Inspiration für den Alltag
Papst Franziskus erinnert uns oft daran, dass der christliche Glaube keine „Konditorei“ ist, in der wir uns nur die Teile aussuchen, die uns gefallen. Jünger Christi zu sein bedeutet, sowohl das Kreuz als auch die Auferstehung anzunehmen. Das heißt, auch wenn wir alle lieben, können wir nicht der Versuchung erliegen, die Wahrheit aus Bequemlichkeit oder dem Wunsch nach Zustimmung zu verwässern.
Als Christen sind wir berufen, „das Licht der Welt“ zu sein (Mt 5,14), was eine Güte erfordert, die fest und mutig ist und auch inmitten der Dunkelheit leuchtet.
Fazit: Gutmenschentum reicht nicht aus
Authentisches Christentum geht über das Gutmenschentum hinaus, denn es scheut weder die Opfer noch die Unannehmlichkeiten, die die Wahrheit mit sich bringt.
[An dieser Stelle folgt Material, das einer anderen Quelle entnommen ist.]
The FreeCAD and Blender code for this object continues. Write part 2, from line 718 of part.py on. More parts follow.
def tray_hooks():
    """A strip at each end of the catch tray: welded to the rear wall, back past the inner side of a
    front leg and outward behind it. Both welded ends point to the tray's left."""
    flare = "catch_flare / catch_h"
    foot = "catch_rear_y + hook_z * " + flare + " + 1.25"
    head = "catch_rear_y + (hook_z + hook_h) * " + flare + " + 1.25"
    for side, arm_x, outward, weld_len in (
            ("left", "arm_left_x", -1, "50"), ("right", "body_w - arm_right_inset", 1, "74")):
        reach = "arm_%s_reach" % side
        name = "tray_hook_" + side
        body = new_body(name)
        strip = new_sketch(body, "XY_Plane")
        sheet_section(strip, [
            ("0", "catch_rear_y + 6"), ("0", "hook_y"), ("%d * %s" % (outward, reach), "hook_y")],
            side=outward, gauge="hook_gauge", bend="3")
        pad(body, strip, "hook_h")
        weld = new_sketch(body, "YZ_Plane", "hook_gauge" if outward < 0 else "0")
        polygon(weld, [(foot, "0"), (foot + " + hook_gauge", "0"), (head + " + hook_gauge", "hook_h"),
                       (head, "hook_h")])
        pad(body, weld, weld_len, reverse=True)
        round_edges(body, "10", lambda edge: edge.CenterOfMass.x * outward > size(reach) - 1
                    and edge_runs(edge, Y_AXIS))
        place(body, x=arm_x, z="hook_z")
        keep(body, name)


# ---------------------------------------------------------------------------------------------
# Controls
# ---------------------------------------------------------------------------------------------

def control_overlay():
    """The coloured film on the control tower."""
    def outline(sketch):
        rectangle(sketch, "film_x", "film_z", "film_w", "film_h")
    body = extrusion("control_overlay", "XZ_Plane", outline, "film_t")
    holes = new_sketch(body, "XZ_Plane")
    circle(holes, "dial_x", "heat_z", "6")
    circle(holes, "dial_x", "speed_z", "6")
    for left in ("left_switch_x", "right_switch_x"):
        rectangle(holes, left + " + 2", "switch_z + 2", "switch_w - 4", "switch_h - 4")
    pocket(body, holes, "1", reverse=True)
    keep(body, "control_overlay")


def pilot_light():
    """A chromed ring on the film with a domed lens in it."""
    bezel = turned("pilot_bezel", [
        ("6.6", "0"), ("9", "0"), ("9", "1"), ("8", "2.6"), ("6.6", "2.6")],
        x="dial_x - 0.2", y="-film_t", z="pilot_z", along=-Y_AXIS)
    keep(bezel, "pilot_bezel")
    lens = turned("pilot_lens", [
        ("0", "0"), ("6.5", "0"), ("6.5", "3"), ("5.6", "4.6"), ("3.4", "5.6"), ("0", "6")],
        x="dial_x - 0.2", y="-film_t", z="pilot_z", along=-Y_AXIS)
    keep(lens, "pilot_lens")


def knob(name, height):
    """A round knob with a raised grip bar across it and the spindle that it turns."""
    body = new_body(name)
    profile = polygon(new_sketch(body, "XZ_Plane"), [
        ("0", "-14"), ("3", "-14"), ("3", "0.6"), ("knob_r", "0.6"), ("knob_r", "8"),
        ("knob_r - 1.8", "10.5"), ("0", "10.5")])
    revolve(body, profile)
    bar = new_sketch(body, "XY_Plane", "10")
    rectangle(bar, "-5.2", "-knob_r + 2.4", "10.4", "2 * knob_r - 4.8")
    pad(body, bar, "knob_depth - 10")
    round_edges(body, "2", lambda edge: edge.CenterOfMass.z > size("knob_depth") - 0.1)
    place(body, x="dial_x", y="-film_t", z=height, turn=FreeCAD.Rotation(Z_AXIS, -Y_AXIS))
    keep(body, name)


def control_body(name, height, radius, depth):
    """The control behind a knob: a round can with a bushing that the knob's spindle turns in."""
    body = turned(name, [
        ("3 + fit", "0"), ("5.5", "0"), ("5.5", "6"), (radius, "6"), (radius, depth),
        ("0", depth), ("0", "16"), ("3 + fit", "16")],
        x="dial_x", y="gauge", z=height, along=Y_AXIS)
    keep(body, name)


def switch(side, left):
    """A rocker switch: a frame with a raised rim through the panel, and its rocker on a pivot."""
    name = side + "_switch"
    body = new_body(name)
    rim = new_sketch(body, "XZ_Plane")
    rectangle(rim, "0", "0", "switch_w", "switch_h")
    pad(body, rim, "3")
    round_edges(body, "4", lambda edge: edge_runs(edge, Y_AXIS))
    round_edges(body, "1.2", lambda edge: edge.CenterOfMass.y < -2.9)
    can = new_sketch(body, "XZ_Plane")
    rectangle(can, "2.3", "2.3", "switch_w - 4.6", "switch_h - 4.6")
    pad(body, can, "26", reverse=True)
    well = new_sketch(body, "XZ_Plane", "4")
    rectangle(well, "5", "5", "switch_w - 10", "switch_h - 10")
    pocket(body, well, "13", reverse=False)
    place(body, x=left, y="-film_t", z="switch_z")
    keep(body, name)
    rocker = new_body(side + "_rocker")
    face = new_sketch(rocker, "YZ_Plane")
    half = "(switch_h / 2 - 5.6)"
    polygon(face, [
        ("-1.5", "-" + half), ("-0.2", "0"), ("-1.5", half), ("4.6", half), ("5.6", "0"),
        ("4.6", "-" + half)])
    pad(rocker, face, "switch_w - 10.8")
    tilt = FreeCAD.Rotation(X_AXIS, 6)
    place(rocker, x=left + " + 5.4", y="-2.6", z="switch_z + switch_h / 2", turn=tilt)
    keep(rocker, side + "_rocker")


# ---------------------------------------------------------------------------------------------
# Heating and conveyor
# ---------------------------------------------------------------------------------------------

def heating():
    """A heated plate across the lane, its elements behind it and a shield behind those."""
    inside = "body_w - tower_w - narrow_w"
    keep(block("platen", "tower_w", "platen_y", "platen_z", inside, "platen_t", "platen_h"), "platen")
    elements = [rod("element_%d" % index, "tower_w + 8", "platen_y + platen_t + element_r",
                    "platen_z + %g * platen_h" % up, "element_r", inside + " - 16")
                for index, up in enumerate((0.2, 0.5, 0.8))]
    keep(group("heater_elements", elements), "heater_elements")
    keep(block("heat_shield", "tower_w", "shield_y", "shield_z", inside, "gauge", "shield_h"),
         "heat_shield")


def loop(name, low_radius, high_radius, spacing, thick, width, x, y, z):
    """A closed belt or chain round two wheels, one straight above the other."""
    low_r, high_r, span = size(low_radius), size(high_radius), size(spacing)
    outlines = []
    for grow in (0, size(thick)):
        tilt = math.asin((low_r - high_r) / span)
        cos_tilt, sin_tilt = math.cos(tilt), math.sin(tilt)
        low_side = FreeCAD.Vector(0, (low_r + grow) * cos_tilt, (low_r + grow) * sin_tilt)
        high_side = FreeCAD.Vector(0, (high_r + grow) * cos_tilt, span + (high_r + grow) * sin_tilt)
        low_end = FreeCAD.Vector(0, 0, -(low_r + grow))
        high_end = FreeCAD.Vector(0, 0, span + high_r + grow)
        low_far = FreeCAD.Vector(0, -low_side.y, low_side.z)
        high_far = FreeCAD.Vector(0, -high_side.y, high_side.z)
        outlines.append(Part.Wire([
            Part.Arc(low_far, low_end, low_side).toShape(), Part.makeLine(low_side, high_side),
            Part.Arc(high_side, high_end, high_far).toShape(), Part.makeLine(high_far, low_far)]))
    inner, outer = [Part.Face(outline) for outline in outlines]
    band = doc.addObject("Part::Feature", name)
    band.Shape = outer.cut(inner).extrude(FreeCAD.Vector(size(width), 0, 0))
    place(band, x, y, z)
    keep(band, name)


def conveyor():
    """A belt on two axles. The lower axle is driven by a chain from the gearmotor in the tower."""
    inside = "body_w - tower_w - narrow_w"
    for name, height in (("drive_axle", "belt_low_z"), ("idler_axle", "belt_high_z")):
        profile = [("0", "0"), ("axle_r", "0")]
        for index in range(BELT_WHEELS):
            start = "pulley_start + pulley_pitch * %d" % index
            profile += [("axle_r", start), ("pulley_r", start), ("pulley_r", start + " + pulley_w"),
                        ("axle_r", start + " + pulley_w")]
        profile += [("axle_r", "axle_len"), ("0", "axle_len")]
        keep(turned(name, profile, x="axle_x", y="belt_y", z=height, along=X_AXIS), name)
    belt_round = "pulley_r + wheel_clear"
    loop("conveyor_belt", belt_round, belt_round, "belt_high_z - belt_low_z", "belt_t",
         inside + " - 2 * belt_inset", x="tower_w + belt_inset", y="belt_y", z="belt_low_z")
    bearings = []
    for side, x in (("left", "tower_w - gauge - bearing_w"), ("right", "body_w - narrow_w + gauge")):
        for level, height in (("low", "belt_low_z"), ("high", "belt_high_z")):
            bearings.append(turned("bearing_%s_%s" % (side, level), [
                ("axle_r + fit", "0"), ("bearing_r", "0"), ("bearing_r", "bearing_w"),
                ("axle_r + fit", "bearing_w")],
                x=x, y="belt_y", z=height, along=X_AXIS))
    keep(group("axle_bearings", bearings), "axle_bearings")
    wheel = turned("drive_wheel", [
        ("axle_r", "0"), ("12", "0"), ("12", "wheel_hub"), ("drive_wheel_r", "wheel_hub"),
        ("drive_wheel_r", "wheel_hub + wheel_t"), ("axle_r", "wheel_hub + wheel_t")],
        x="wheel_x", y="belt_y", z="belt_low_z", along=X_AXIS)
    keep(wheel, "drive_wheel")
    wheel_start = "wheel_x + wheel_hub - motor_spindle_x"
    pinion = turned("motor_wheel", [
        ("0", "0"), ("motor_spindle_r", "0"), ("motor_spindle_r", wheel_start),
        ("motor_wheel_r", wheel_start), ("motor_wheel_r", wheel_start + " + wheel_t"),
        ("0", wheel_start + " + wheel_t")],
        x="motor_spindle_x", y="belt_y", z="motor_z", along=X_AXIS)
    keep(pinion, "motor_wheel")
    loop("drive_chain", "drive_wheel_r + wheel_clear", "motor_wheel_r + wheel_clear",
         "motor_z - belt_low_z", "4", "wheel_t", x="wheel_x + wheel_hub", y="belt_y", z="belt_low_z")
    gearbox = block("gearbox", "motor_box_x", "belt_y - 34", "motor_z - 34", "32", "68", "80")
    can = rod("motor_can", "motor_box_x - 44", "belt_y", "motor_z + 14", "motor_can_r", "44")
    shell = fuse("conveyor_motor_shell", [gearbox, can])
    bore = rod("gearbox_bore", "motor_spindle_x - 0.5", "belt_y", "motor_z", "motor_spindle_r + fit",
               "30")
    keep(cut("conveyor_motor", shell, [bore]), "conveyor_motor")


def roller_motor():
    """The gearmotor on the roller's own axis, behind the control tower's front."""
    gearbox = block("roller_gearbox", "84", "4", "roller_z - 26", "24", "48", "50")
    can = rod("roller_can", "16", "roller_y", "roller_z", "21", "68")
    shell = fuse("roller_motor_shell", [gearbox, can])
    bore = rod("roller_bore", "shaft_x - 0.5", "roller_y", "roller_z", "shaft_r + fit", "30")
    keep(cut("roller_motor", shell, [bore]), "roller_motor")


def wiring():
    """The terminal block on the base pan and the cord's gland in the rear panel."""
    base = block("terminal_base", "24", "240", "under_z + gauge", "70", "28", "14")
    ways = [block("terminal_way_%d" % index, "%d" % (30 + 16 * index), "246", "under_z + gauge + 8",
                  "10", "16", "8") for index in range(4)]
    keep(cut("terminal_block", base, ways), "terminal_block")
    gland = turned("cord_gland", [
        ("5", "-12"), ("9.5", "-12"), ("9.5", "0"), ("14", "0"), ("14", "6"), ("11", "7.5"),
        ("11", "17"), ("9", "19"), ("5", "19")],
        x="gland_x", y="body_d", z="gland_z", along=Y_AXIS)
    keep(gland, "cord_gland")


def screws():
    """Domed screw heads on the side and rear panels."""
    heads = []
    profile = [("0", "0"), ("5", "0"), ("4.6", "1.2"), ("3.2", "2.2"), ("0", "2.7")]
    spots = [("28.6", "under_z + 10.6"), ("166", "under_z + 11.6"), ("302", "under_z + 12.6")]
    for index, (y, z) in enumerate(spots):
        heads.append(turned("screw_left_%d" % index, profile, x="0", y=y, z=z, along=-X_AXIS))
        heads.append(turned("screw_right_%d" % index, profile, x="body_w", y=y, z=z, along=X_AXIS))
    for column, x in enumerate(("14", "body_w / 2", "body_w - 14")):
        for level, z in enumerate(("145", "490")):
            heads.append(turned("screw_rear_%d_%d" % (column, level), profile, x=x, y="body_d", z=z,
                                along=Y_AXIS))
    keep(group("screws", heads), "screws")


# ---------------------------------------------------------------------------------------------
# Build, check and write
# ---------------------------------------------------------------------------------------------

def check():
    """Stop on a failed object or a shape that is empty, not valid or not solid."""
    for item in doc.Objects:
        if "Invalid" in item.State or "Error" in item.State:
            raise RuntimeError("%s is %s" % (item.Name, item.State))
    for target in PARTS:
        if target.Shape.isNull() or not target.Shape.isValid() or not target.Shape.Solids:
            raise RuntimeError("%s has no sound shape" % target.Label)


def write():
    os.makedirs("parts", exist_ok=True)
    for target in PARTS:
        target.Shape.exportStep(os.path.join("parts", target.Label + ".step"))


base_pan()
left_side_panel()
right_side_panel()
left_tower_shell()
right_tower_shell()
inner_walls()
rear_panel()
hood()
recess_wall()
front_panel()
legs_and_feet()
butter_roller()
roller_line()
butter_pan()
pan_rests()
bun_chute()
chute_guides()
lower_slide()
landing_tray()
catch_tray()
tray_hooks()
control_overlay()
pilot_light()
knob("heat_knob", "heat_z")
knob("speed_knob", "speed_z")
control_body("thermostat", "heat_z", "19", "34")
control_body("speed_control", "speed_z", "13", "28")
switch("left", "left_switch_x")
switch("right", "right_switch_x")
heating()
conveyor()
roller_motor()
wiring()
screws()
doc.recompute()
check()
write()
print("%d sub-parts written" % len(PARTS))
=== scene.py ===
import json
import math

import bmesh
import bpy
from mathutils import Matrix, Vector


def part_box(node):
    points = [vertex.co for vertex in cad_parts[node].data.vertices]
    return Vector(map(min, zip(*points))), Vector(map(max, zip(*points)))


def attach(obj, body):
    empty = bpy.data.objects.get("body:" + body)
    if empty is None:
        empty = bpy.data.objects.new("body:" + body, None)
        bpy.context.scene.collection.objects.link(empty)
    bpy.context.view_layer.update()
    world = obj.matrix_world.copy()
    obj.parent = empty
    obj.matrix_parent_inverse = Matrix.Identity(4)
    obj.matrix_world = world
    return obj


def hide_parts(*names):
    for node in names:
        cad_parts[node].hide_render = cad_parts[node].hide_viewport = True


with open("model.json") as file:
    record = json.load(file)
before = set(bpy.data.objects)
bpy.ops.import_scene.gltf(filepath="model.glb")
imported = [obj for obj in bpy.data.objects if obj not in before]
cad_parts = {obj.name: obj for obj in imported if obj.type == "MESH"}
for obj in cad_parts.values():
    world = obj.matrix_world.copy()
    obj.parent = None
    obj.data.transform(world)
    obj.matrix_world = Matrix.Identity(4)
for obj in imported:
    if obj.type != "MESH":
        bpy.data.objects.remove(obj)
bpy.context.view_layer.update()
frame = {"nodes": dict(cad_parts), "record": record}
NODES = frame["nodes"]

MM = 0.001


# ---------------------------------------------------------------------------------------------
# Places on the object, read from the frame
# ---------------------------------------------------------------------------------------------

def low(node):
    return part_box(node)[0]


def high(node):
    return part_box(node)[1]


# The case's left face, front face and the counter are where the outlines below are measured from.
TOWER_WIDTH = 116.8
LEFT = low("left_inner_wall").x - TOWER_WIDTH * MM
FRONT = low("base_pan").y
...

Es geht nicht darum, einfach nur „nett“ nach weltlichen Maßstäben zu sein, sondern heilig gemäß Gottes Ruf. Dies bedeutet, radikal zu lieben, klar zu sprechen und gerecht zu handeln, alles getragen von göttlicher Gnade.
Möge dieser Artikel dich inspirieren, die Tiefe deines Glaubens zu umarmen und ihn mutig in einer Welt zu leben, die authentische Zeugen der Liebe und Wahrheit Christi braucht.